- [TASK GOAL] How many lines in this material include the string "lifts"? Answer with the number and nothing further.

- [EXERCISE INPUTS]
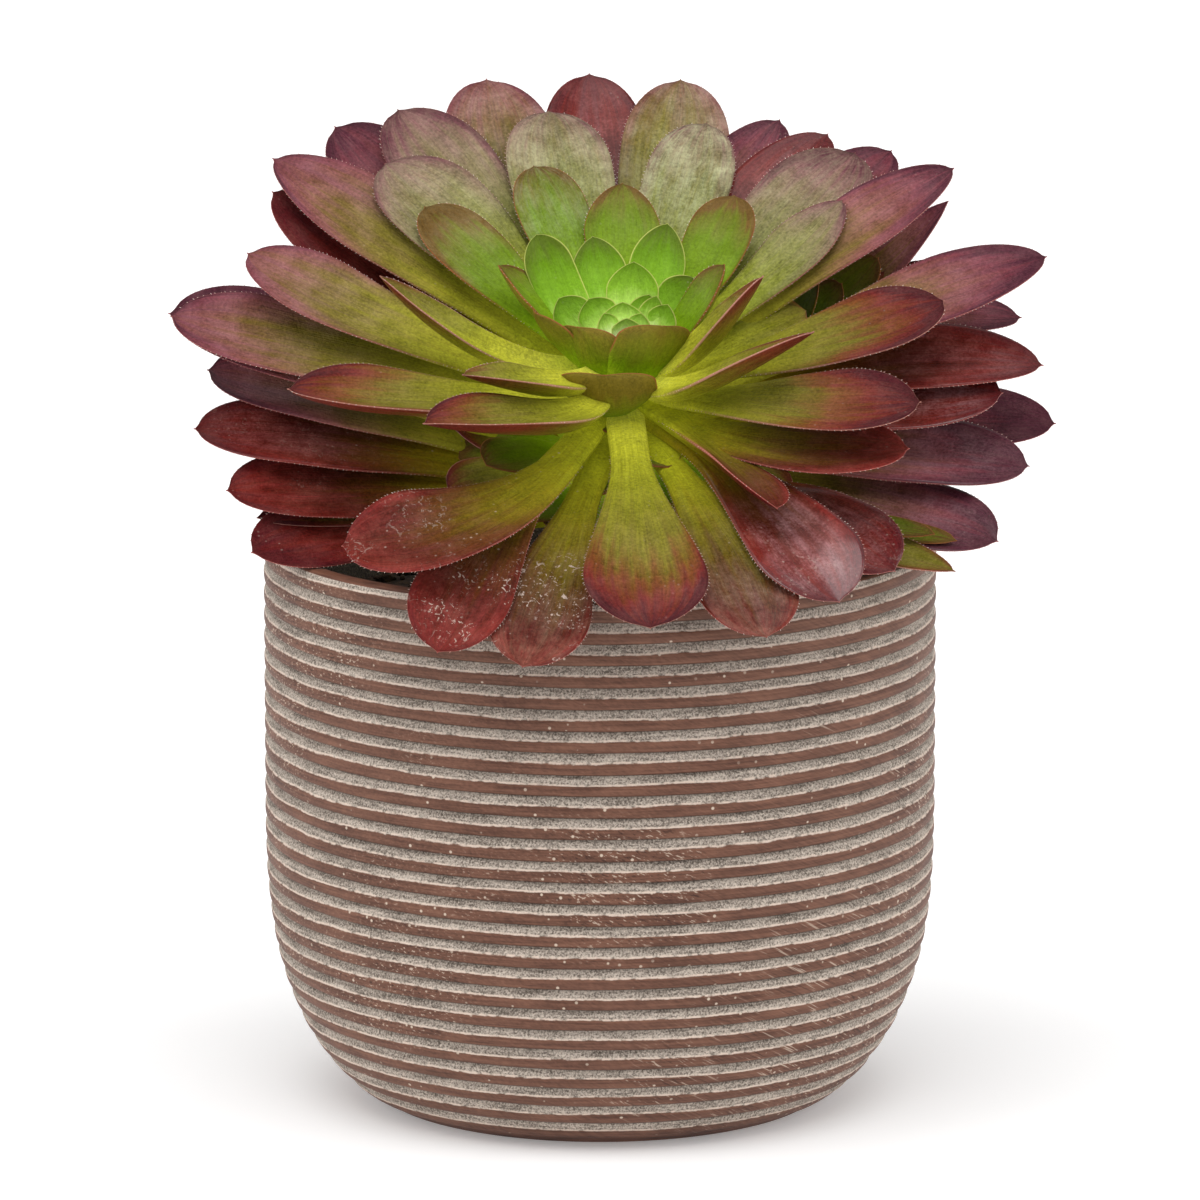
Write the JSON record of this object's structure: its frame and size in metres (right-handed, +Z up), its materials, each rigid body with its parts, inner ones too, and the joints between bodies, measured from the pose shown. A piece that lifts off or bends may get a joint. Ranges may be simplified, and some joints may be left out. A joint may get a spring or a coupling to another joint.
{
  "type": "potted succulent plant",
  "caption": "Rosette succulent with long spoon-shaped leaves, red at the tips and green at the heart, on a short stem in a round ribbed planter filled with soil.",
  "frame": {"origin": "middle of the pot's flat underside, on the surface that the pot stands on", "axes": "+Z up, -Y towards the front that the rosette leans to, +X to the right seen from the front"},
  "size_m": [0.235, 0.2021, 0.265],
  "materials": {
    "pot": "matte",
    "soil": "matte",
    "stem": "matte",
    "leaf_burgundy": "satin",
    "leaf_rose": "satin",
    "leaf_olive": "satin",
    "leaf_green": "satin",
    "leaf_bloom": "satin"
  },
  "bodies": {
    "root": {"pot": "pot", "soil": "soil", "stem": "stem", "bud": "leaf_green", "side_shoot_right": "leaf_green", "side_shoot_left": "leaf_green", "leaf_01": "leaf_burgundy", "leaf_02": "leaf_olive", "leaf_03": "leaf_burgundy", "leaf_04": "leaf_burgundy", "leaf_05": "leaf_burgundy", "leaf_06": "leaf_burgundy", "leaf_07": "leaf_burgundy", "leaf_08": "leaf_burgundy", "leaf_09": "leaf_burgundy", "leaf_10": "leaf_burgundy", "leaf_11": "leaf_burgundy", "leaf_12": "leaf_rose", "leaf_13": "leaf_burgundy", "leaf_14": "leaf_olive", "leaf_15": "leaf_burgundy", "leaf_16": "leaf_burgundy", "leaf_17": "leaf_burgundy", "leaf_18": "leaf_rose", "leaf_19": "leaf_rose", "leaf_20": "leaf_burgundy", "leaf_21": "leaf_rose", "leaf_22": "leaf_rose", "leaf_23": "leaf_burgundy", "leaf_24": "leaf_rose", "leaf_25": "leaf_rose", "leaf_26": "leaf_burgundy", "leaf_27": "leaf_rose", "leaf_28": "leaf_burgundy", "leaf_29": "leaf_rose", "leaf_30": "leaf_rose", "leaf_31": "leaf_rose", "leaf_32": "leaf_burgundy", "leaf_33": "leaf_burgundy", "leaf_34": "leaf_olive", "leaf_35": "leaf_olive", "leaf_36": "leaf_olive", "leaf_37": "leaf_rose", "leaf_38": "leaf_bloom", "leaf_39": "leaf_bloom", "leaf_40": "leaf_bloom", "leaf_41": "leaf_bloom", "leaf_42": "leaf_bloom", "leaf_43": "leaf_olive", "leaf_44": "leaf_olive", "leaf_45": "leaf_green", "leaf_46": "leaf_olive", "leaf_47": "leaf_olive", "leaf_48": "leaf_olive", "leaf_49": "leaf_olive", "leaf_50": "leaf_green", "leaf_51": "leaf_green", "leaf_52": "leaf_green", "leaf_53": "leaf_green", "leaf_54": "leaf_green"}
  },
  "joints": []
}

==

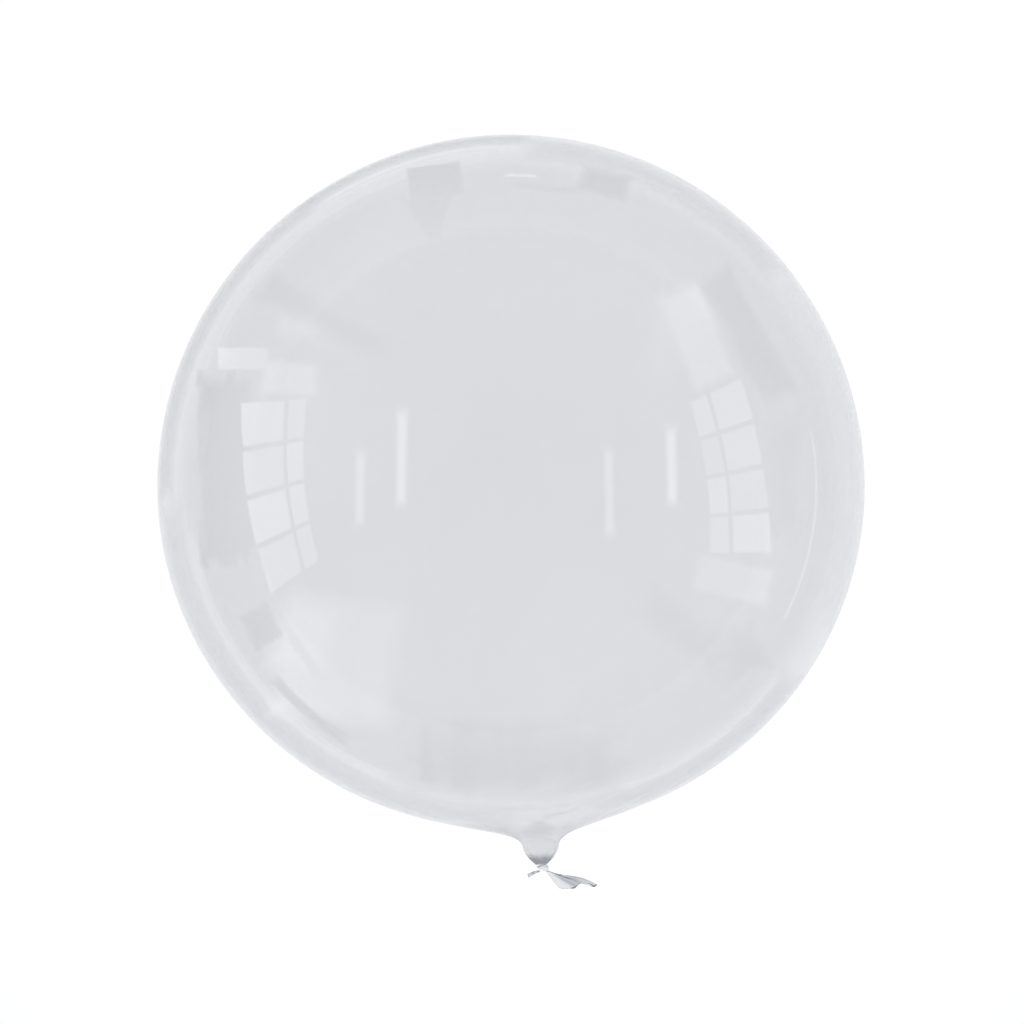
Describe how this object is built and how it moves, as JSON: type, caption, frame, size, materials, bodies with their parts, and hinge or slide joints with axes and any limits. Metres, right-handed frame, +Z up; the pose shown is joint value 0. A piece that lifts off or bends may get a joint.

* * *

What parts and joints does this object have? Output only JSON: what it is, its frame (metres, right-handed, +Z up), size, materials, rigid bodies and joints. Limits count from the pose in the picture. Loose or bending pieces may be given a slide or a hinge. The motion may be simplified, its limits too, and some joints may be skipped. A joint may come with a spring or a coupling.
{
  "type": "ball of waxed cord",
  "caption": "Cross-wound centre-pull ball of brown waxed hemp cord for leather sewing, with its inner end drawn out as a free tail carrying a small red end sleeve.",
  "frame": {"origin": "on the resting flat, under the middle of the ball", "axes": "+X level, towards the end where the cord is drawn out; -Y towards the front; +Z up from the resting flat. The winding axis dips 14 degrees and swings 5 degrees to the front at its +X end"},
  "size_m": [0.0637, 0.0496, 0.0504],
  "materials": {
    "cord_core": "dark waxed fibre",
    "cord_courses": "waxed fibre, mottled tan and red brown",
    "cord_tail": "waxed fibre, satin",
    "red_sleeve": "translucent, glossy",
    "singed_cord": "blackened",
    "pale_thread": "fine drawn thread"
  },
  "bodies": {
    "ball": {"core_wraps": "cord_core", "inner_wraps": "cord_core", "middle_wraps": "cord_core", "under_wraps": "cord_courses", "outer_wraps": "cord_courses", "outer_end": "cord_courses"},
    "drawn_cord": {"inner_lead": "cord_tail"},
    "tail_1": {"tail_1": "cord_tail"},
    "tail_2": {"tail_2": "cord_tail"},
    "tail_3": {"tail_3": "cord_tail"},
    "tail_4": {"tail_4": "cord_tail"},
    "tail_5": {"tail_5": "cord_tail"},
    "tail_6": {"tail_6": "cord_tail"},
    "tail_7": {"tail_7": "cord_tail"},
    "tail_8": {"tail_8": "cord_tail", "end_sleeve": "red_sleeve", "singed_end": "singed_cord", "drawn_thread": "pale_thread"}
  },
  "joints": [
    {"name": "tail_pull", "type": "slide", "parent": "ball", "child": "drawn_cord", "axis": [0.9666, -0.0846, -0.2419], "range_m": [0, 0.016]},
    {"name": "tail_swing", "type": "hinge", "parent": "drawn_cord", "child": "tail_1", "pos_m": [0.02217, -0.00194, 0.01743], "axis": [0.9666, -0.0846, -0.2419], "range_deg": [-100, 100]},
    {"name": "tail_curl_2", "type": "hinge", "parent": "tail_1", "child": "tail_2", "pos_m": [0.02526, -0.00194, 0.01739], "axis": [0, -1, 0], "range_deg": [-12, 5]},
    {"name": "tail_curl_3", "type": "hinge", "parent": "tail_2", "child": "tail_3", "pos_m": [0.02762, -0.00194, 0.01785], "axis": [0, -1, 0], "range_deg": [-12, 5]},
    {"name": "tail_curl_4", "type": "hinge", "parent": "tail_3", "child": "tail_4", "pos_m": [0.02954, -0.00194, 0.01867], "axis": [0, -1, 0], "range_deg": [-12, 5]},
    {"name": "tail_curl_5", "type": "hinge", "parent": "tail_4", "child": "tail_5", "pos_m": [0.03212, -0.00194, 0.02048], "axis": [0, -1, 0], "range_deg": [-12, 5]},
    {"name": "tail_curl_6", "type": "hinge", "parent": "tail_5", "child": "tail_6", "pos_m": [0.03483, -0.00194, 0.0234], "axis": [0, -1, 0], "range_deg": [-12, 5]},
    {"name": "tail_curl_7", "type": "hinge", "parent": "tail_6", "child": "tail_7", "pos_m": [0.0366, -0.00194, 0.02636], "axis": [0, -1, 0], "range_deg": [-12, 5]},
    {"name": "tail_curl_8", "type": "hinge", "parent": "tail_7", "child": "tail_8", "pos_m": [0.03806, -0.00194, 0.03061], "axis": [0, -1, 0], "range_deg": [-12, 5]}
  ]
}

- [SOLUTION FOR THIS PROBLEM] 2